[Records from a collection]
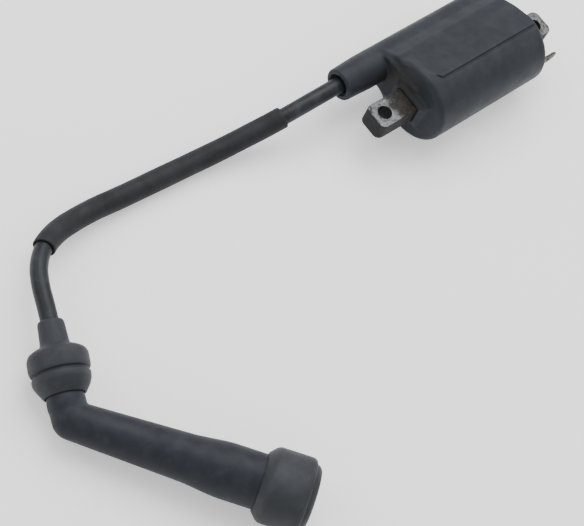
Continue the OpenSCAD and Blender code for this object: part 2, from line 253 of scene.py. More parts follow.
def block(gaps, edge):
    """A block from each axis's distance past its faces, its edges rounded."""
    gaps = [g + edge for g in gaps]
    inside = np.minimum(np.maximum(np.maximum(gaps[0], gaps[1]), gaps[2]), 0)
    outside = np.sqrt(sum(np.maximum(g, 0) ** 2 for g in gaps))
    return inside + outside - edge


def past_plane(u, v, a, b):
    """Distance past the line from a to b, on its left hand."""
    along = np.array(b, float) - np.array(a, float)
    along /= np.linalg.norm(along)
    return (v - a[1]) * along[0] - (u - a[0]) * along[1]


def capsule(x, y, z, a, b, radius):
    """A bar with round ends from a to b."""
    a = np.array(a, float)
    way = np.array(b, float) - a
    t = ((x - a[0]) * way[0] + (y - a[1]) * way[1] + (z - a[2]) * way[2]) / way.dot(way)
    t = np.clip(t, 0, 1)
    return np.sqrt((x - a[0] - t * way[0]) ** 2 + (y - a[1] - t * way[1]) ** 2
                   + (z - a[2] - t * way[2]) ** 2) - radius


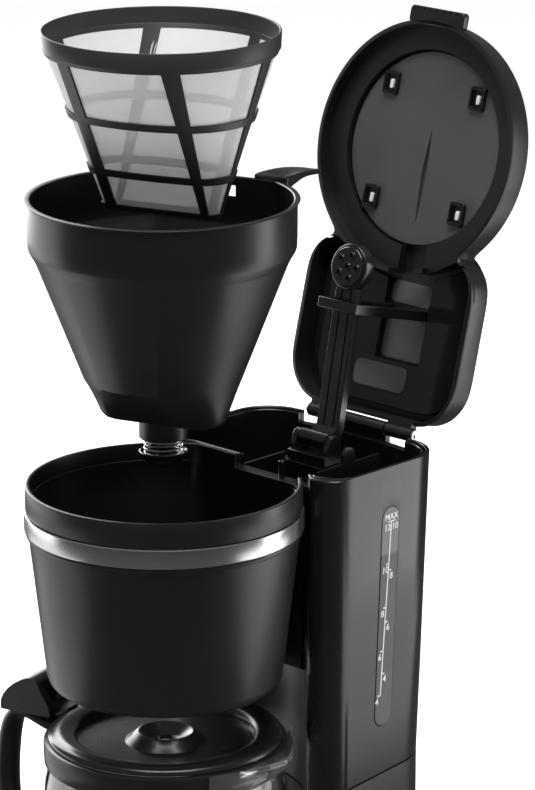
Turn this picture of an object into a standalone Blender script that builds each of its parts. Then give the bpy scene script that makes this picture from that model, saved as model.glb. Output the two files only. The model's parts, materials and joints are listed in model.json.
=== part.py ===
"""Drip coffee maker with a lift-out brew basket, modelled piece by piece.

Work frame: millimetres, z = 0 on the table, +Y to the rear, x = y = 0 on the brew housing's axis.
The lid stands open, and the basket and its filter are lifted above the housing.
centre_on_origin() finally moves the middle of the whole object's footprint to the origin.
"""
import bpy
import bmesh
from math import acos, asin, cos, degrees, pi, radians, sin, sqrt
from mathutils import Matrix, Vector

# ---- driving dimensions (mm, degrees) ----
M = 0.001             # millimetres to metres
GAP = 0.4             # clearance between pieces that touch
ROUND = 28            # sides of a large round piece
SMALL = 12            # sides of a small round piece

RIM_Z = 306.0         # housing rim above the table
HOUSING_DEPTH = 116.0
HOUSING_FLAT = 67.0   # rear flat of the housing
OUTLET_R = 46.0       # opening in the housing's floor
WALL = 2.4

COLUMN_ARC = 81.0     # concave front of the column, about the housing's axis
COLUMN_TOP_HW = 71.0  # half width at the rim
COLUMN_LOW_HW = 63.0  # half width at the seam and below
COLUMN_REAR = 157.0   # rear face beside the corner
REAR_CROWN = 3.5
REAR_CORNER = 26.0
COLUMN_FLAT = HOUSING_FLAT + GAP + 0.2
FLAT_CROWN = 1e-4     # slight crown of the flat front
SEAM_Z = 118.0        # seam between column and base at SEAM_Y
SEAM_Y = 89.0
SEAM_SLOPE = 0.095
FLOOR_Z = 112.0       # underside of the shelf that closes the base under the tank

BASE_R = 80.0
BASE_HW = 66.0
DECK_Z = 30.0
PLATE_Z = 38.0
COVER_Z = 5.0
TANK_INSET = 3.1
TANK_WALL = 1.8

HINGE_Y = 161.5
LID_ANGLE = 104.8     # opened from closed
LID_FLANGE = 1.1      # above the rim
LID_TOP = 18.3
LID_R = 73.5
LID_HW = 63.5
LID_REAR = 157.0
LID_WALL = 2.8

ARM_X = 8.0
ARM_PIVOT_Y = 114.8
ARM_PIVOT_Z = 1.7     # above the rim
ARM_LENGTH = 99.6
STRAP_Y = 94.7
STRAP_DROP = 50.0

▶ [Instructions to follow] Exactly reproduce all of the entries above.

▶ [Task response]
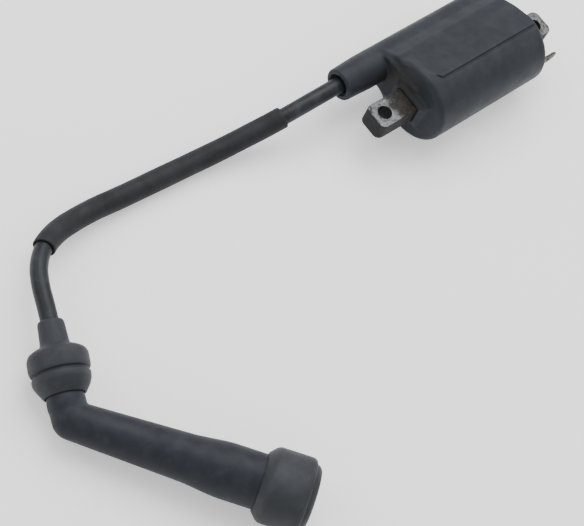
Continue the OpenSCAD and Blender code for this object: part 2, from line 253 of scene.py. More parts follow.
def block(gaps, edge):
    """A block from each axis's distance past its faces, its edges rounded."""
    gaps = [g + edge for g in gaps]
    inside = np.minimum(np.maximum(np.maximum(gaps[0], gaps[1]), gaps[2]), 0)
    outside = np.sqrt(sum(np.maximum(g, 0) ** 2 for g in gaps))
    return inside + outside - edge


def past_plane(u, v, a, b):
    """Distance past the line from a to b, on its left hand."""
    along = np.array(b, float) - np.array(a, float)
    along /= np.linalg.norm(along)
    return (v - a[1]) * along[0] - (u - a[0]) * along[1]


def capsule(x, y, z, a, b, radius):
    """A bar with round ends from a to b."""
    a = np.array(a, float)
    way = np.array(b, float) - a
    t = ((x - a[0]) * way[0] + (y - a[1]) * way[1] + (z - a[2]) * way[2]) / way.dot(way)
    t = np.clip(t, 0, 1)
    return np.sqrt((x - a[0] - t * way[0]) ** 2 + (y - a[1] - t * way[1]) ** 2
                   + (z - a[2] - t * way[2]) ** 2) - radius


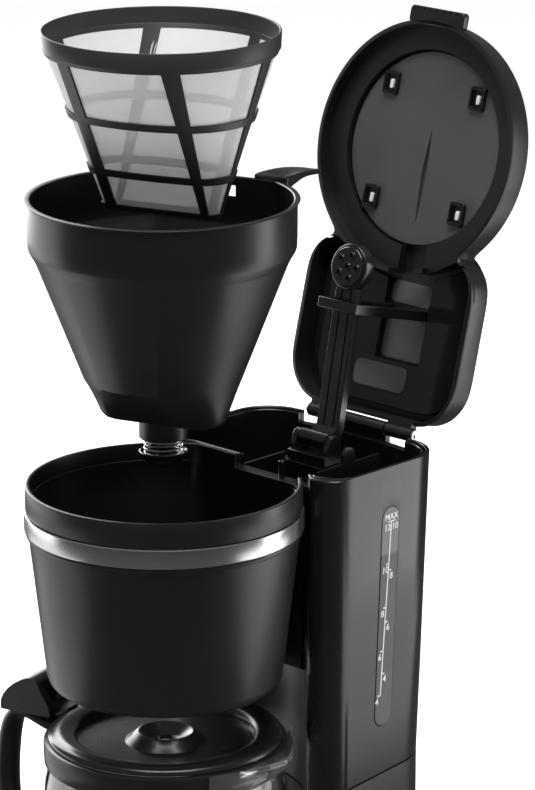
Turn this picture of an object into a standalone Blender script that builds each of its parts. Then give the bpy scene script that makes this picture from that model, saved as model.glb. Output the two files only. The model's parts, materials and joints are listed in model.json.
=== part.py ===
"""Drip coffee maker with a lift-out brew basket, modelled piece by piece.

Work frame: millimetres, z = 0 on the table, +Y to the rear, x = y = 0 on the brew housing's axis.
The lid stands open, and the basket and its filter are lifted above the housing.
centre_on_origin() finally moves the middle of the whole object's footprint to the origin.
"""
import bpy
import bmesh
from math import acos, asin, cos, degrees, pi, radians, sin, sqrt
from mathutils import Matrix, Vector

# ---- driving dimensions (mm, degrees) ----
M = 0.001             # millimetres to metres
GAP = 0.4             # clearance between pieces that touch
ROUND = 28            # sides of a large round piece
SMALL = 12            # sides of a small round piece

RIM_Z = 306.0         # housing rim above the table
HOUSING_DEPTH = 116.0
HOUSING_FLAT = 67.0   # rear flat of the housing
OUTLET_R = 46.0       # opening in the housing's floor
WALL = 2.4

COLUMN_ARC = 81.0     # concave front of the column, about the housing's axis
COLUMN_TOP_HW = 71.0  # half width at the rim
COLUMN_LOW_HW = 63.0  # half width at the seam and below
COLUMN_REAR = 157.0   # rear face beside the corner
REAR_CROWN = 3.5
REAR_CORNER = 26.0
COLUMN_FLAT = HOUSING_FLAT + GAP + 0.2
FLAT_CROWN = 1e-4     # slight crown of the flat front
SEAM_Z = 118.0        # seam between column and base at SEAM_Y
SEAM_Y = 89.0
SEAM_SLOPE = 0.095
FLOOR_Z = 112.0       # underside of the shelf that closes the base under the tank

BASE_R = 80.0
BASE_HW = 66.0
DECK_Z = 30.0
PLATE_Z = 38.0
COVER_Z = 5.0
TANK_INSET = 3.1
TANK_WALL = 1.8

HINGE_Y = 161.5
LID_ANGLE = 104.8     # opened from closed
LID_FLANGE = 1.1      # above the rim
LID_TOP = 18.3
LID_R = 73.5
LID_HW = 63.5
LID_REAR = 157.0
LID_WALL = 2.8

ARM_X = 8.0
ARM_PIVOT_Y = 114.8
ARM_PIVOT_Z = 1.7     # above the rim
ARM_LENGTH = 99.6
STRAP_Y = 94.7
STRAP_DROP = 50.0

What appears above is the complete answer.